While it is a whodunnit - the body of Yehuda is just the start - the reader is actually far more interested in Solomon, our hero of the piece. In this sense, the book is a beautiful work of art. As I've often said in my reviews, a good novel is one where I care about the characters after the last page is turned. My goodness, with this novel I was instantly reaching for the sequel through the ether, trying to clutch a book that does not (yet) exist because I HAVE to know what happens to Solomon. It is to be hoped that the author will embark on more books covering this protagonist as we've not had enough of Solomon and his vineyard yet!
As historical fiction, the novel is as flawless as any other I've come across no matter the genre. I am reasonably schooled in Biblical history and theology and while no expert I am very familiar with the turf. Graham knows his stuff and it tells in the incredible details he scatters liberally - yet never intrusively - throughout the story. I feel like I'm there when reading the story. There's never a moment where the magic is lost; never a time when you can't believe you're in Palestine. It takes quite some skill to pull that off. Has Graham succeeded in pulling the wool over all our eyes all of the time? Well, he has succeeded with this reader, that's for sure.
Highly recommended for anyone interested in Biblical era fiction which gives alternative meaning to events of the Gospels that is utterly convincing and compelling. Whodunnit fans will enjoy it but so will anyone who just wants to read well-written fiction which is beautiful in the telling. Gripping and moving to the very end.
The hallmark of great detective fiction is when an author creates a hero we greet as an old friend. Solomon Eliades, Jewish wine-grower and former spymaster, strides across the stage of 1st century Judaea as if we’d known him for years.

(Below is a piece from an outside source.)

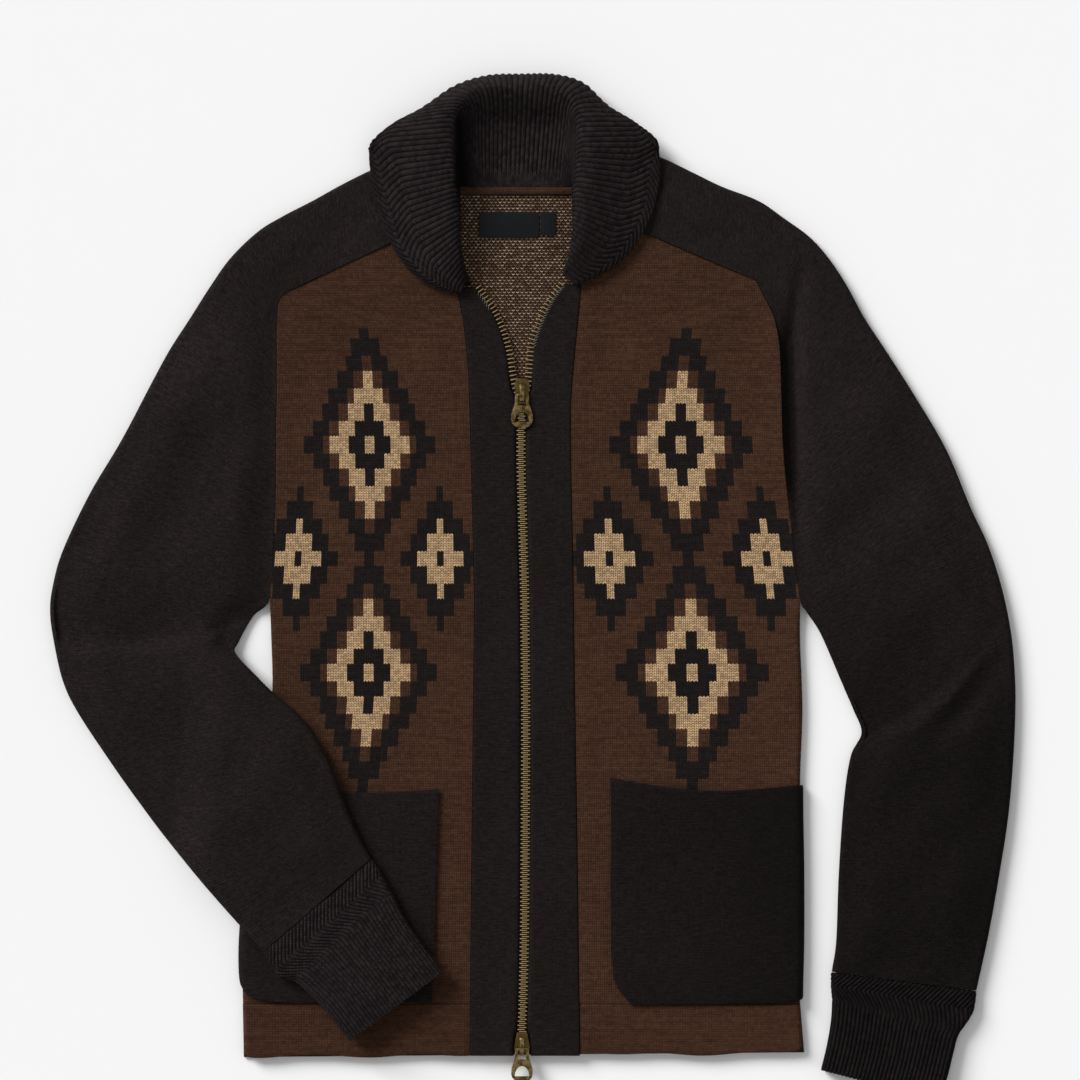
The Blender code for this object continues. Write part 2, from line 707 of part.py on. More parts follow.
def collar_stations(count):
    """Stations at even distances along the crest."""
    fine = np.linspace(0, len(COLLAR_STATIONS) - 1, 241)
    crest = np.array([collar_point(s, 0.42) for s in fine])
    length = np.concatenate([[0.0], np.cumsum(np.linalg.norm(np.diff(crest, axis=0), axis=1))])
    return np.interp(np.linspace(0, length[-1], count), length, fine)


def make_collar(cloth):
    step = 4
    columns = 2 * COLLAR_RIBS + 1
    stations = collar_stations(columns)
    outer, inner = [], []
    for across in np.linspace(0.0, 1.0, COLLAR_ROWS):
        band = (across - COLLAR_RACK_FROM) / (1 - COLLAR_RACK_FROM)
        rack = COLLAR_RACK * 2 * (1 - abs(2 * band - 1)) if band > 0 else 0.0
        fine, coarse = [], []
        for j in range(columns):
            shifted = np.interp(j + rack * math.sin(math.pi * j / (columns - 1)), range(columns), stations)
            point, out = collar_frame(shifted, across)
            lying = ease((out[2] + 0.9) / 0.4)
            raise_by = COLLAR_RIB_RAISE * (1 if j % 2 else -1) * lying * ease(across * 12 + 0.3)
            outside = point + out * raise_by
            outside[2] = max(outside[2], 0.0)
            fine.append(outside)
            if j % step == 0:
                coarse.append(point - out * RIB_WALL)
        outer.append(fine)
        inner.append(coarse)
    cloth_wall("collar", outer, inner, cloth)


def make_neck_trim(binding_cloth, label_cloth):
    x, y, width, length = BINDING
    bottom = BODY_WALL + SEAM_GAP
    turns = np.linspace(0.0, math.pi, 9)
    roll = []
    for end in (x - width / 2, x + width / 2):
        roll.append([(end, y + length / 2 * math.cos(a), bottom + 1.0 + 1.8 * math.sin(a)) for a in turns])
    flat = [[(px, py, bottom) for px, py, _ in row] for row in roll]
    cloth_wall("neck_binding", roll, flat, binding_cloth)
    for name, (x, y, width, length) in (("neck_label", LABEL), ("size_tab", SIZE_TAB)):
        outline = box_outline(x - width / 2, x + width / 2, y - length / 2, y + length / 2)
        slab(name, outline, bottom, bottom + LABEL_WALL, label_cloth)


def joined(name, first, others, operation):
    """Boolean each of the others into the first, then drop them."""
    for other in others:
        change = first.modifiers.new(operation.lower(), "BOOLEAN")
        change.operation = operation
        change.solver = "EXACT"
        change.object = other
        bpy.context.view_layer.objects.active = first
        bpy.ops.object.modifier_apply(modifier=change.name)
        bpy.data.objects.remove(other, do_unlink=True)
    first.name = name
    return first


def make_slider(which, brass):
    """Two plates held apart by a post at the wide end, with a bridge over the pull's crossbar."""
    x, axis_y, facing = SLIDERS[which]
    wide_y, narrow_y = (axis_y + 13.0, axis_y - 7.4) if facing > 0 else (axis_y - 4.2, axis_y + 13.0)
    toward_wide = 1 if facing > 0 else -1
    shoulder_y = wide_y - toward_wide * 5.0
    half_wide, half_narrow = SLIDER_WIDE / 2, SLIDER_NARROW / 2
    shield = [
        (x - half_narrow, narrow_y),
        (x + half_narrow, narrow_y),
        (x + half_wide, shoulder_y),
        (x + half_wide - 2.0, wide_y),
        (x - half_wide + 2.0, wide_y),
        (x - half_wide, shoulder_y),
    ]
    under = slab("under", shield, *PLATE_UNDER, brass)
    over = slab("over", shield, *PLATE_OVER, brass)
    post_y = wide_y - toward_wide * 2.6
    post = slab("post", box_outline(x - 1.0, x + 1.0, post_y - 1.6, post_y + 1.6), PLATE_UNDER[0] + 0.2, PLATE_OVER[1] - 0.2, brass)
    half = BRIDGE_WIDTH / 2
    low, high = axis_y + BRIDGE_SPAN[0], axis_y + BRIDGE_SPAN[1]
    leg = 1.5
    foot = PLATE_OVER[0] + 0.3
    side_view = [
        (low, foot),
        (low + leg, foot),
        (low + leg + 0.3, BRIDGE_UNDERSIDE),
        (high - leg - 0.3, BRIDGE_UNDERSIDE),
        (high - leg, foot),
        (high, foot),
        (high - 0.6, BRIDGE_TOP - 0.7),
        (high - 2.0, BRIDGE_TOP),
        (low + 2.0, BRIDGE_TOP),
        (low + 0.6, BRIDGE_TOP - 0.7),
    ]
    bridge = slab("bridge", side_view, -half, half, brass)
    for vertex in bridge.data.vertices:
        y, z, across = vertex.co
        vertex.co = (x * MM + across, y, z)
    return joined("slider_" + which, over, [under, post, bridge], "UNION")


def pull_outline():
    """Half widths of the pull at distances from its crossbar's end, rounded at the tip."""
    sides = [(-PULL_BAR, 5.0), (0.6, 5.6), (7.0, 5.7), (11.0, 7.0), (15.5, 8.4), (20.0, 8.6)]
    tip = PULL_LENGTH - PULL_BAR
    rounded = [(20.0 + (tip - 20.0) * math.sin(a), 8.6 * math.cos(a)) for a in (0.45, 0.85, 1.2)]
    sides += rounded + [(tip, 0.0)]
    return [(w, -d) for d, w in sides] + [(-w, -d) for d, w in sides[-2::-1]]


def make_pull(which, brass):
    """The pull lies flat, with its crossbar on the hinge axis at the piece's origin."""
    x, axis_y, _ = SLIDERS[which]
    half = PULL_THICKNESS / 2
    plate = slab("plate", pull_outline(), -half, half, brass)
    window = slab("window", box_outline(-WINDOW_WIDTH / 2, WINDOW_WIDTH / 2, -WINDOW_END, -PULL_BAR), -3, 3, brass)
    top, bottom = HOLE_SPAN
    width = HOLE_WIDTH / 2
    arch = [(width * math.cos(a), -bottom + (bottom - top) * math.sin(a)) for a in np.linspace(0, math.pi, 9)]
    hole = slab("hole", arch, -3, 3, brass)
    pull = joined("pull_" + which, plate, [window, hole], "DIFFERENCE")
    pull.location = (x * MM, axis_y * MM, PULL_AXIS_HEIGHT * MM)
    return pull


def main():
    for old in list(bpy.data.objects):
        bpy.data.objects.remove(old, do_unlink=True)
    brown = paint("brown_knit", BROWN, 0.95)
    hem = paint("brown_hem_knit", HEM_BROWN, 0.95)
    charcoal = paint("charcoal_knit", CHARCOAL, 0.95)
    rib = paint("charcoal_rib", RIB_CHARCOAL, 0.95)
    label = paint("label_satin", LABEL_BLACK, 0.6)
    brass = paint("antique_brass", BRASS, 0.38, 1.0)
    make_back(brown, hem)
    make_fronts(brown, hem)
    make_bands_and_tapes(charcoal, charcoal)
    for side in ("left", "right"):
        make_sleeve(side, charcoal)
        make_cuff(side, rib)
        make_pocket(side, charcoal)
    make_collar(rib)
    make_neck_trim(brown, label)
    for which in SLIDERS:
        make_slider(which, brass)
        make_pull(which, brass)


main()
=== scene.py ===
"""Zip-up sweater with a ribbed shawl collar, laid flat on its back and seen from above.

Tables are in millimetres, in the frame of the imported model: X across the garment, +Y from the
hem to the collar, Z up from the surface it lies on. Left and right are as seen from above.
"""

import math

import bmesh
import bpy
import numpy as np
from bpy.props import FloatProperty, FloatVectorProperty, IntProperty, PointerProperty
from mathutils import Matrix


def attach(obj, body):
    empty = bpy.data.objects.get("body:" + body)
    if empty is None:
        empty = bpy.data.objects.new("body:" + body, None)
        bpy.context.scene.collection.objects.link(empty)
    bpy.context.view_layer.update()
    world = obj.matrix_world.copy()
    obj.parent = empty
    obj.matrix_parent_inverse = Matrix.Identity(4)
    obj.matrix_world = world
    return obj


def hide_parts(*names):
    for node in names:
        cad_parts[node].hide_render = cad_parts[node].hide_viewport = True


bl_info = {
    "name": "Zip-up Sweater",
    "version": (1, 0, 0),
    "blender": (4, 5, 0),
    "location": "3D View > Sidebar > Sweater",
    "description": "Dresses the packed sweater with knitted cloth, ribs, a zip and soft light",
    "category": "Object",
}

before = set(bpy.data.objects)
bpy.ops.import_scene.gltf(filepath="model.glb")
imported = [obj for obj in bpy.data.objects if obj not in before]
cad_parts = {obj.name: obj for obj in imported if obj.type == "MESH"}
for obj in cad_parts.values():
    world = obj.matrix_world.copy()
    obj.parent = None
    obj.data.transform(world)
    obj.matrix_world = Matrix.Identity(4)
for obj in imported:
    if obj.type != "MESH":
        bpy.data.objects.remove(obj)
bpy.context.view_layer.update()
MM = 0.001
GARMENT = "garment"

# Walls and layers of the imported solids
BODY_WALL = 3.0
POCKET_WALL = 2.5
SLEEVE_WALL = 3.0
RIB_WALL = 3.4
TAPE_WALL = 0.8
LABEL_WALL = 1.0
SEAM_GAP = 0.35
FRONT_TOP = 7.7
SIDE_RADIUS = 4.35
TAPE_UNDER = 4.55
BAND_UNDER = 5.65
BAND_TOP = 8.25
POCKET_TOP = 10.55
SLEEVE_HEIGHT = 9.2
SADDLE_HEIGHT = 8.6
SLEEVE_LIP = 8.0
CUFF_HEIGHT = 9.8

# Body pieces: side_x, side_y on the armhole or side seam, and front_x, front_y on the band seam
BODY_ROWS = {
    "left": (
        (-197.6, 236.0, -66.4, 297.6),
        (-203.2, 228.0, -65.6, 284.8),
        (-204.8, 206.4, -64.0, 260.8),
        (-204.8, 188.8, -58.9, 230.0),
        (-204.8, 162.4, -54.9, 208.0),
        (-205.2, 134.4, -51.4, 172.0),
        (-205.4, 115.2, -50.6, 147.2),
        (-205.6, 82.4, -49.4, 102.4),
        (-207.2, 38.4, -48.0, 46.4),
        (-210.2, -8.0, -46.8, -9.6),
        (-209.6, -35.2, -47.0, -35.2),
        (-208.8, -89.6, -47.6, -89.6),
        (-216.8, -153.6, -48.3, -161.6),
        (-226.4, -217.6, -49.0, -225.6),
        (-232.8, -281.6, -49.6, -281.6),
        (-232.0, -332.0, -50.0, -332.0),
        (-231.2, -375.0, -50.4, -373.6),
    ),
    "right": (
        (178.4, 245.6, 40.8, 304.0),
        (184.8, 232.8, 40.0, 288.0),
        (192.8, 216.0, 39.2, 264.0),
        (196.8, 194.4, 37.6, 230.0),
        (198.0, 171.2, 35.4, 208.0),
        (199.0, 136.0, 32.0, 172.0),
        (199.6, 116.8, 30.4, 147.2),
        (201.9, 88.0, 30.4, 102.4),
        (208.0, 38.4, 31.5, 46.4),
        (213.2, -8.0, 32.6, -9.6),
        (213.6, -41.6, 32.8, -35.2),
        (215.6, -97.6, 33.6, -89.6),
        (213.6, -157.6, 34.7, -161.6),
        (214.4, -225.6, 35.7, -225.6),
        (214.4, -281.6, 36.4, -281.6),
        (213.6, -332.0, 37.1, -332.0),
        (216.8, -371.2, 37.6, -373.6),
    ),
}
ARMHOLE_ROWS = 10
BAND_FIRST_ROW = 2
HEM_FIRST_ROW = 15
BODY_STEPS = 8
ARMHOLE_SWELL = {"left": 0.5, "right": 3.0}
SWELL_ENDS = (60.0, 225.0)
SWELL_WIDTH = 13.0
HEM_SEAM = -332.0
HEM_HANG = 3.0

# Random seeds of the slow waves in each piece
SEEDS = {
    "front_left": 11,
    "front_right": 12,
    "back": 21,
    "band_left": 31,
    "band_right": 32,
    "sleeve_left": 41,
    "sleeve_right": 42,
    "hem": 51,
}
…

With his training in philosophy and rhetoric in Athens (so useful for inciting and calming riots) and with a lifetime’s career of espionage behind him, he brings a wealth of experience and talent to the task that calls him out of retirement, the urgent need to discover what happened to Judas Iscariot, one of his Service’s best agents.

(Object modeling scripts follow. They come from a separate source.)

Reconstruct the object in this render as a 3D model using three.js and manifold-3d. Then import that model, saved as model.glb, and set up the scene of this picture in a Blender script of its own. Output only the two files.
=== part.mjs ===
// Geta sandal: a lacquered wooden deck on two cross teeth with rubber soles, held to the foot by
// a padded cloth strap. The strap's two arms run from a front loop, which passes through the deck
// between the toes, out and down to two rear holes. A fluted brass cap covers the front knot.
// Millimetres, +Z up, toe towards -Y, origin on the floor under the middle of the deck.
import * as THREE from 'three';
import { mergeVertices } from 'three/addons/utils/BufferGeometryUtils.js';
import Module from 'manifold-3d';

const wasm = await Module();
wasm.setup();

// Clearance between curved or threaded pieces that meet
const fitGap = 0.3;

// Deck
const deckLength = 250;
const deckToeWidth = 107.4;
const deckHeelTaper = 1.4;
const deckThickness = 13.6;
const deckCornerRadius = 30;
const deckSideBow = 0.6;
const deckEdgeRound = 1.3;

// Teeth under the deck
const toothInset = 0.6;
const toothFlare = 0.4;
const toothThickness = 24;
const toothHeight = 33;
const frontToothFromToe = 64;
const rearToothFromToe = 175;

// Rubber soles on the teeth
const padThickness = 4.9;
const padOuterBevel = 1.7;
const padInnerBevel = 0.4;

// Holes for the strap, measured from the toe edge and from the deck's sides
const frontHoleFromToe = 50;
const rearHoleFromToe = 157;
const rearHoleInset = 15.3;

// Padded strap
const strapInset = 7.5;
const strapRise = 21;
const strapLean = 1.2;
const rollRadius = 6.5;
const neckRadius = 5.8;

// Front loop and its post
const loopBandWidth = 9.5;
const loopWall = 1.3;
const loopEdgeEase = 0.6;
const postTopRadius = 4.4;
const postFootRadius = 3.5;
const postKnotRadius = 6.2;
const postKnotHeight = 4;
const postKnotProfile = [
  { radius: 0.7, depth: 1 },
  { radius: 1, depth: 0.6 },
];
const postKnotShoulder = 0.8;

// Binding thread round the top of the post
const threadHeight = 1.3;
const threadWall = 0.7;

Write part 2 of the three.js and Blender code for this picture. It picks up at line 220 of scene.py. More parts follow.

Solomon Eliades, “the man who could find out the truth of things”, weaves his way through a tangled and at times murderous web of Jewish and Roman inter-Service rivalry to unlock the puzzle of Judas’s death and the disappearance of Jesus’s body from the tomb. Assisted by an enigmatic young Saul of Tarsus and with the help of sympathetically drawn and fully-rounded characters such as Nicanor, the Alexandrian doctor, Solomon Eliades, surviving beatings along the way, does get to the end of the road but at great personal cost. But then, as he says himself, “My vineyard is my own to give.”
With its strong sense of place and time and atmosphere, there is a definite cinematic quality to ‘The Judas Case’. Like Umberto Eco’s ‘The Name of the Rose’, ‘The Judas Case’ is crying out to be filmed. I hope that before too long some film production company will spot the potential.
A first century detective story. The book starts with the death of Yehuda from Kerioth, an agent who had spent eighteen months getting close to Yeshua from Nazareth, the man who claimed he was a king. Now, just two days after betraying the man, Yehuda is dead. Found hanging from a tree, did he really kill himself or was it murder? Solomon Eliades, a retired spy-master is pulled away from his vineyard to find out what happened to his protegee. As well as that, there is the mystery of the missing body to be solved. Who took the body of Yeshua from Nazareth and where is it now? The author uses words to create a wonderful atmosphere and you can almost feel the tension as Eliades is forced to face his past, a time that he hoped he had left behind. All he wants is to return to his vines and his beloved wife and he will do whatever he must to get there. Set around Holy Week and the passion of Christ, this is obviously fiction , a possible narrative, but I don’t think that this is a book that would be enjoyed by anyone with staunch Christian views.
This is such a distinctive book that comparisons can’t do it justice. The descriptions of spycraft are as sharp and convincing as in Adam Hall’s early Quiller books. But what sets it apart is the quality of the writing. Only a writer of Graham’s skill could build a compelling mystery story around familiar biblical events. There’s also a powerful sense of place. Deighton’s Berlin is Graham’s Holy Land, and instead of the Cold War era, we’re in the age of early Christianity. Without slowing the action or distracting from the plot, Graham describes Eliades’ world in vivid and often haunting detail. Julian Symons described Deighton as “a poet of the spy story”. Graham is a poet of the historical thriller.
A fabulous historical crime fiction read, with more hopefully to come, from writer Nicholas Graham. I'm an avid reader of historical and crime fiction and The Judas Case hits all the high notes. The setting and landscape are impeccably accurate. The characters are compelling. The plot is both entertaining and rich. I've also travelled a good bit to Jerusalem and Israel doing archaeological work and Graham's depiction of that area in the time of Jesus is delightfully detailed. Best-selling writer and historical Jesus scholar James Tabor, with whom I've visited Israel, agrees that Graham's spot-on with this book. Can't wait for the next one.